(Data items)
::::::::

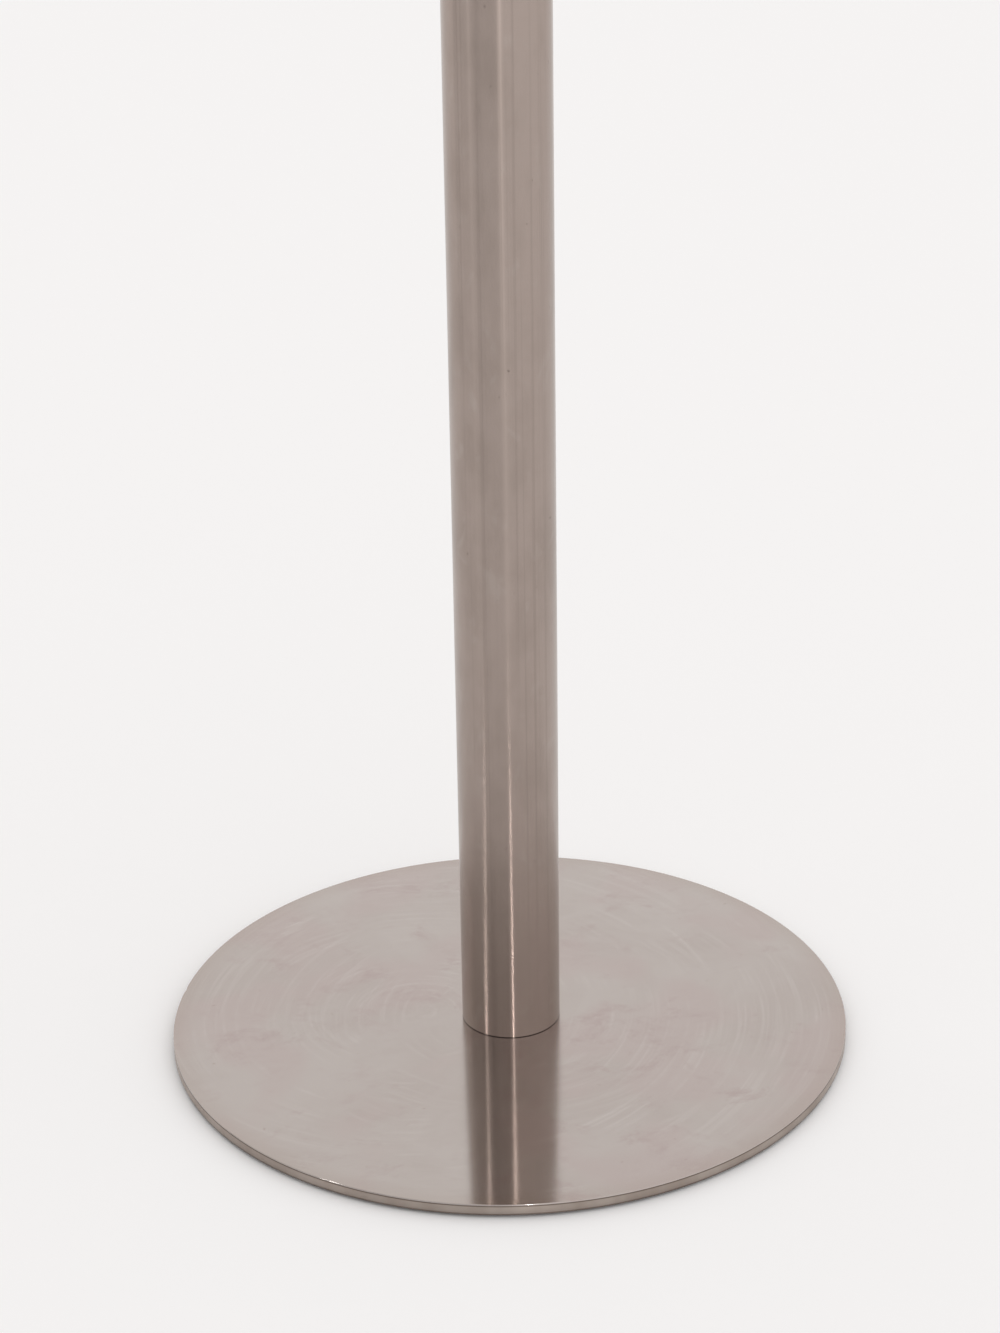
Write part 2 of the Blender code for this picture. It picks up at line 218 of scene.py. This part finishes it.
def brushed_tube_material():
    """Satin stainless tube: fine brushing, soft mottling, lengthways lines, pale smudges, short scratches."""
    n = Nodes("tube_brushed_stainless")
    x, y, z = n.split(n.place())
    around = n.join(n.math("MULTIPLY", x, 40.0), n.math("MULTIPLY", y, 40.0), n.math("MULTIPLY", z, 1600.0))
    fine = n.noise(around, 1.0, 3.0, 0.6)
    mottle = n.noise(n.scaled(n.place(), (1.0, 1.0, 0.5)), 42.0, 3.0, 0.6)
    smudge = n.noise(n.scaled(n.place(), (1.0, 1.0, 0.7)), 85.0, 4.0, 0.62, 0.6)
    pale = n.remap(smudge, 0.56, 0.74, 0.0, 0.6, True)
    dull = n.remap(mottle, 0.4, 0.68, 0.0, 1.0, True)
    base = n.mix_colour(dull, STAINLESS_TUBE, STAINLESS_TUBE_DULL)
    base = n.mix_colour(n.remap(fine, 0.3, 0.7, 0.0, 0.3), base, STAINLESS_TUBE_DULL)
    base = n.mix_colour(pale, base, SMUDGE_PALE)
    # lengthways lines from drawing the tube: they change fast round it and hardly at all along it
    drawn = n.noise(n.scaled(n.place(), (520.0, 520.0, 1.2)), 1.0, 3.0, 0.65)
    base = n.mix_colour(n.remap(drawn, 0.52, 0.72, 0.0, 0.5, True), base, DRAWN_LINE)
    speck = n.noise(n.place(), 420.0, 1.0, 0.5)
    base = n.mix_colour(n.remap(speck, 0.775, 0.80, 0.0, 0.5, True), base, SPECK_AND_PAINTED_EDGE_DARK)
    slanted = n.join(n.math("MULTIPLY_ADD", z, 40.0, n.math("MULTIPLY", x, 900.0)), y, 0.0)
    scratch = n.remap(n.noise(slanted, 1.0, 2.0, 0.5), 0.66, 0.74, 0.0, 1.0, True)
    scratched = n.math("MULTIPLY", scratch, n.remap(smudge, 0.5, 0.6, 0.0, 0.4, True))
    base = n.mix_colour(scratched, base, SCRATCH)
    # painted shade where the tube meets the plate, darkest at the tube's lowest edge
    painted_joint_shade = n.remap(z, PLATE_TOP + 0.25 * MM, PLATE_TOP + 0.55 * MM, 0.85, 0.0, True)
    base = n.mix_colour(painted_joint_shade, base, JOINT_SHADE_PAINT)
    rough = n.remap(mottle, 0.4, 0.7, 0.235, 0.255, True)
    n.set(
        Base_Color=base,
        Metallic=1.0,
        Roughness=rough,
        Anisotropic=1.0,
        Anisotropic_Rotation=AROUND,
        Tangent=n.around_z(),
        Normal=n.bump(mottle, 0.0001, 0.015),
    )
    return n.material


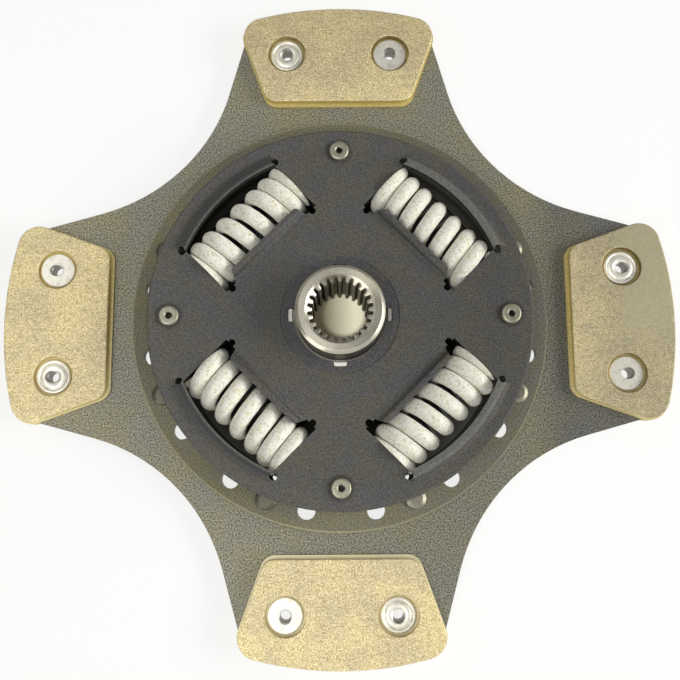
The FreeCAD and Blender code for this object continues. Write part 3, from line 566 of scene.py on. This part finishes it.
def hub_finish():
    """Machined steel with turning marks, dull, dirty and in painted shade between the splines, with
    more painted light and shade.
    """
    f = Finish("machined_hub", metallic=1.0, roughness=0.35)
    rings = f.add("ShaderNodeCombineXYZ")
    f.feed(rings.inputs[0], f.reach())
    f.feed(rings.inputs[1], f.along("Z"))
    turning = f.noise(0.15 * MM, detail=2.0, place=rings.outputs[0])
    grain = f.noise(0.5 * MM)
    patch = f.noise(3.5 * MM)
    colour = f.mix(grain, HUB_DARK, HUB_LIGHT)
    colour = f.mix(f.rises(turning, 0.3, 0.7, top=0.35), colour, HUB_TURNING)
    colour = f.mix(f.rises(patch, 0.5, 0.7, top=0.4), colour, HUB_PATCH)

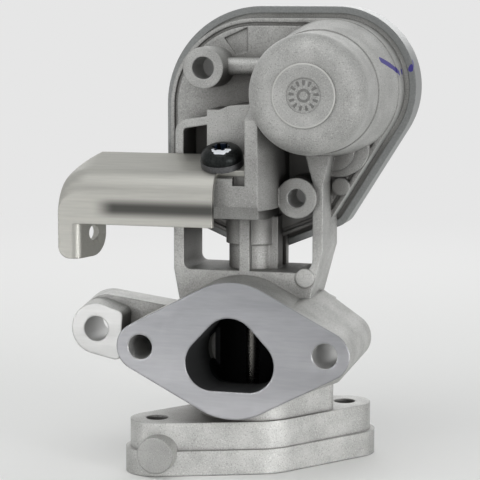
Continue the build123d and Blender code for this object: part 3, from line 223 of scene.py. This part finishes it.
def peened_skin(tree, place):
    """Colour of the blasted skin, and the grain that its bump follows.

    Two greys lie in patches of 9 mm. The grain is 0.45 mm, coarser than the real one so that it
    shows: its noise is dark pits where it is lowest and bright sparks where it is highest.
    """
    grain = add(tree, "TexNoise", {"Vector": place, "Scale": scale_for(0.45), "Detail": 2.0})
    patches = add(tree, "TexNoise", {"Vector": place, "Scale": scale_for(9), "Detail": 4.0})
    tone = add(tree, "MapRange", {0: patches, 1: 0.35, 2: 0.65})
    skin = add(tree, "Mix", {0: tone, 6: linear("#b0b0ae"), 7: linear("#c2c2c0")}, **COLOURS)
    pits_and_sparks = (0.42, 0.34, 0.45, "#7f7f7c"), (0.58, 0.66, 0.55, "#d6d6d3")
    for first, last, most, colour in pits_and_sparks:
        share = add(tree, "MapRange", {0: grain, 1: first, 2: last, 3: 0.0, 4: most})
        skin = add(tree, "Mix", {0: share, 6: skin, 7: linear(colour)}, **COLOURS)
    return skin, grain


def dimple_relief(tree, place, radius):
    """Height of the relief in the can's dimple, and 0 elsewhere.

    The ticks stand where the sine of their number times the angle round the can is high, in a
    ring 4.3 mm from its axis. With them go a hub ring at 1.9 mm and coarse pits of 1.1 mm.
    """
    middle = (CAN_X * MM, 0, CAN_Z * MM)
    centred = add(tree, "VectorMath", {0: place, 1: middle}, operation="SUBTRACT")
    x, _, z = add(tree, "SeparateXYZ", {0: centred}).node.outputs
    angle = add(tree, "Math", {0: z, 1: x}, operation="ARCTAN2")
    angle = add(tree, "Math", {0: angle, 1: TICKS}, operation="MULTIPLY")
    wave = add(tree, "Math", {0: angle}, operation="SINE")
    ticks = add(tree, "MapRange", {0: wave, 1: 0.1, 2: 0.5})
    ring = add(tree, "Math", {0: radius, 1: 4.3 * MM, 2: 0.9 * MM}, operation="COMPARE")
    hub = add(tree, "Math", {0: radius, 1: 1.9 * MM, 2: 0.45 * MM}, operation="COMPARE")
    relief = add(tree, "Math", {0: ticks, 1: ring, 2: hub}, operation="MULTIPLY_ADD")
    pits = add(tree, "TexNoise", {"Vector": place, "Scale": scale_for(1.1), "Detail": 1.0})
    relief = add(tree, "Math", {0: pits, 1: 1.2, 2: relief}, operation="MULTIPLY_ADD")
    inside = add(tree, "Math", {0: radius, 1: DIMPLE_R * MM}, operation="LESS_THAN")
    for mask in (within(tree, place, *DIMPLE), inside):
        relief = add(tree, "Math", {0: relief, 1: mask}, operation="MULTIPLY")
    return relief


def paint_corner_shade(tree, place, skin):
    """The skin with painted shade, darker in its corners and in the pocket below the motor can.

    Corners get painted shade by how closed in they are. The pocket below the motor can, between
    soft edges, gets painted shade by how closed in it is over a longer reach, and its middle by at
    least a fixed share.
    """
    # painted shade in the corners, by how closed in they are
    near = add(tree, "AmbientOcclusion", {"Distance": CORNER_REACH * MM}, **OPENNESS)
    near = add(tree, "MapRange", {0: near, 1: 0.12, 2: 0.76})
    skin = add(tree, "Mix", {0: near, 6: linear("#686663"), 7: skin}, **COLOURS)
    # painted shade in the pocket below the motor can
    pocket = add(tree, "AmbientOcclusion", {"Distance": POCKET_REACH * MM}, **OPENNESS)
    pocket = add(tree, "MapRange", {0: pocket, 1: 0.85, 2: 0.35})
    x, z = [add(tree, "SeparateXYZ", {0: place}, out=axis) for axis in "XZ"]
    middle = fade(tree, POCKET_MIDDLE_SHADE, x, POCKET_SIDES)
    pocket = add(tree, "Math", {0: pocket, 1: middle}, operation="MAXIMUM")
    pocket = fade(tree, pocket, z, POCKET_ENDS)
    return add(tree, "Mix", {0: pocket, 6: skin, 7: linear("#6b6a68")}, **COLOURS)


def cutter_marks(tree, place):
    """Marks that the milling cutter leaves across a face, from 0 to 1.

    Three parts of level bands 9 mm high to one part of streaks 0.9 mm high, both drawn out along X.
    """
    level = add(tree, "Mapping", {"Vector": place, "Scale": (0.12, 1.0, 1.0)})
    bands = add(tree, "TexNoise", {"Vector": level, "Scale": scale_for(9), "Detail": 1.0})
    streaks = add(tree, "TexNoise", {"Vector": level, "Scale": scale_for(0.9), "Detail": 2.0})
    mark = add(tree, "Math", {0: bands, 1: 0.75}, operation="MULTIPLY")
    mark = add(tree, "Math", {0: streaks, 1: 0.25, 2: mark}, operation="MULTIPLY_ADD")
    return add(tree, "MapRange", {0: mark, 1: 0.35, 2: 0.65})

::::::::

● **Problem statement**
Give the exact lines, and only those, from the line containing "Continue the build123d" through the line containing "its bump follows." in the entries above.

● **Exercise output**
Continue the build123d and Blender code for this object: part 3, from line 223 of scene.py. This part finishes it.
def peened_skin(tree, place):
    """Colour of the blasted skin, and the grain that its bump follows.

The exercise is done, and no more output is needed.